Andreas Silcher and Chrysa Kitsou, Haynes and Boone CDG, LLP, UK, take a detailed look at the Mediterranean LNG market.
As is well known in the industry, the EU lacks the resources to be self-sufficient when it comes to its energy needs. Instead, it is heavily dependent on imports, primarily from Russia (which is currently the main EU supplier) and other countries, such as Norway and Qatar, to satisfy its requirements. Growing US exports of natural gas have helped the EU to ensure diversified supply routes over the past few years so as to avoid perpetuating susceptibility to interruptions. This article will look at some of the recent developments in the East Mediterranean, which is on its way to becoming the next natural gas hot spot.

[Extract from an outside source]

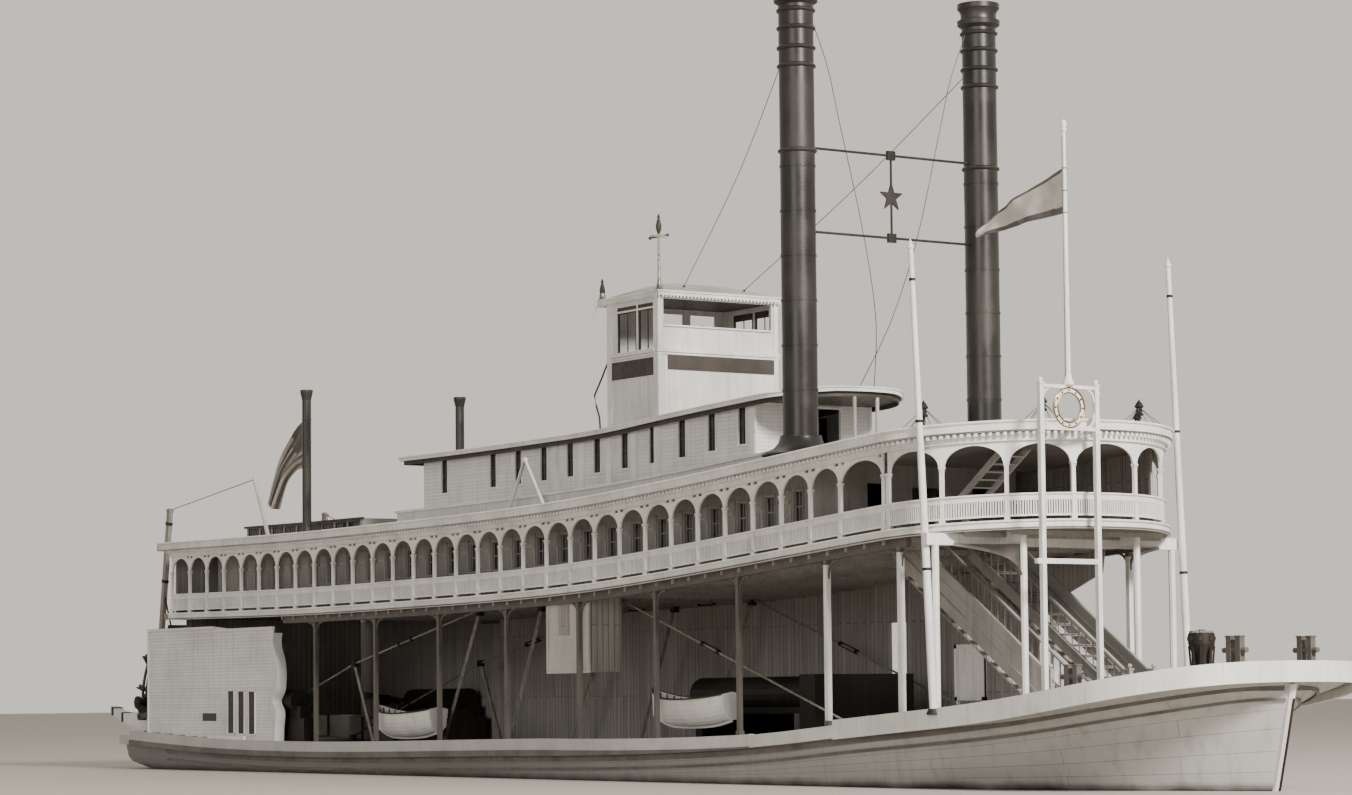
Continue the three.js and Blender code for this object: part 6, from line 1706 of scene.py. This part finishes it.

Considering recent offshore field discoveries in the East Mediterranean, many industry participants view the region as key to further energy security and diversification in the EU, having a considerable impact locally, regionally and internationally. Cyprus, Israel and Egypt have historically been energy importers, but are now faced with the possibility of establishing energy self-sufficiency and securing a new stream of revenue for their economy, provided that any material gas quantities can be successfully delivered to other markets. The EU is a natural export market choice for these states given geographic proximity.
Mediterranean offshore fields
Several fields have been discovered over the past decade, including: Tamar in 2009 and Leviathan in 2010 (both in Israel); Zohr in 2015 in Egypt; and Aphrodite in 2011, Calypso in 2018 and Glafkos in 2019 in Cyprus. These untapped field discoveries have attracted both national and international interest.
The Zohr gas field, with 30 trillion ft3 of reserves, was discovered by the Italian energy company Eni, which just recently completed the production tests of the field’s 14th well, bringing its total production capacity to 3.2 billion ft3/d. Zohr’s significance, besides its tremendous potential due to its vast size, lies in its proximity to other fields off Israel and Cyprus. A coordinated development of the states involved may provide the required economies of scale needed to create a competitive regional gas export infrastructure from which all the participating countries could benefit.
Noble Energy, the Houston-based oil and gas company, is the operator and majority shareholder of the Leviathan gas field, whilst Delek Drilling, Avner Oil Exploration and Ratio Oil Exploration also have participating interests. In January 2020, Israel commenced exporting its gas to Egypt through the East Mediterranean Gas (EMG) pipeline (also known as Arish-Ashkelon pipeline) as part of a large deal for 85 billion m3 of gas to be provided over 15 years from the Israeli Leviathan and Tamar fields. This transaction represents a further milestone in the strategic cooperation between the two countries, which has been developing since the 1979 peace treaty. Egypt aims to harness this momentum and become a pivotal energy transit/export hub, using its two liquefaction facilities in Idku and Damietta, the only ones in the region, with 19 billion m3/yr capacity – with potential for expansion.